India’s one of the biggest festivals like Holi is in the corner. Every year, central employees look forward to the dearness allowance increase, and it seems their wait is almost over. The central government is likely to surprise its millions of employees with some good news soon, although we’re still waiting for an official announcement.

 

In the past, the government has given a nice Diwali bonus by raising the DA just before the festival, with a 3 percent increase last time. Additionally, there was a 4 percent hike in January 2024.

 

You might hear some good news before Holi! Various media outlets suggest that the central government could announce the dearness allowance hike for January 2025 ahead of the Holi festival, which falls on March 14 this year. So, we might see an announcement as early as next week. According to the guidelines of the 7th Pay Commission, the dearness allowance is adjusted twice a year—once on January 1 and again on July 1—providing significant relief to government employees and pensioners.

 

So, how is the DA hike determined? The central government revises salaries for industrial workers based on the All India Consumer Price Index.
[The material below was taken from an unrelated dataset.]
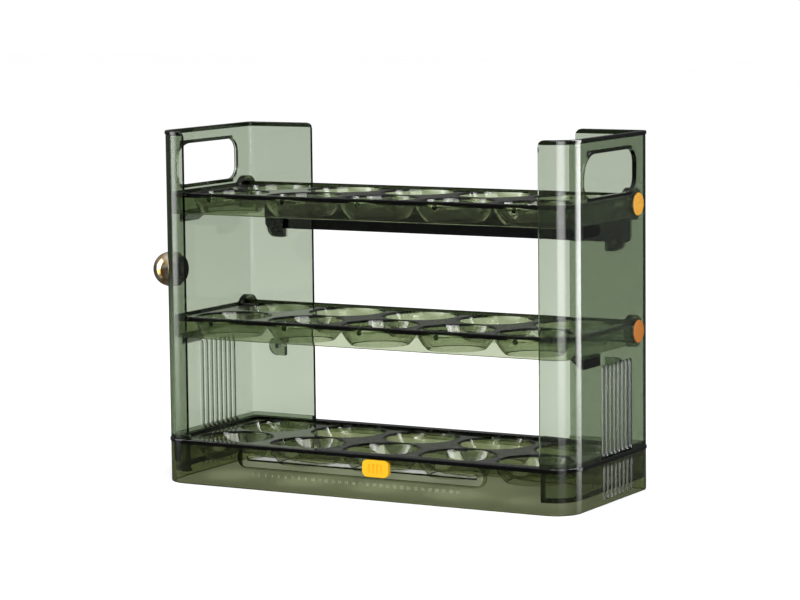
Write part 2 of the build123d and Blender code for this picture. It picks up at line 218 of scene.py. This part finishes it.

They evaluate inflation every six months, and the DA increase is announced based on those assessments.

 

It’s common knowledge that the dearness allowance kicks in on either January 1 or July 1. However, the official announcement usually comes a couple of months later. For the dearness allowance increase set for January 2025, the government will base its calculations on data from July to December 2024.

 

This time, a notable increase is anticipated. It’s important to mention that the All India CPI-IW dropped to 143.7 in December. This drop suggests a 2 percent rise in DA for central government employees, pushing it up to 55.98 percent. Just to recap, the last DA hike happened in October, right before Diwali, when it was raised by 3 percent, bringing the dearness allowance for central employees from 50% to 53%.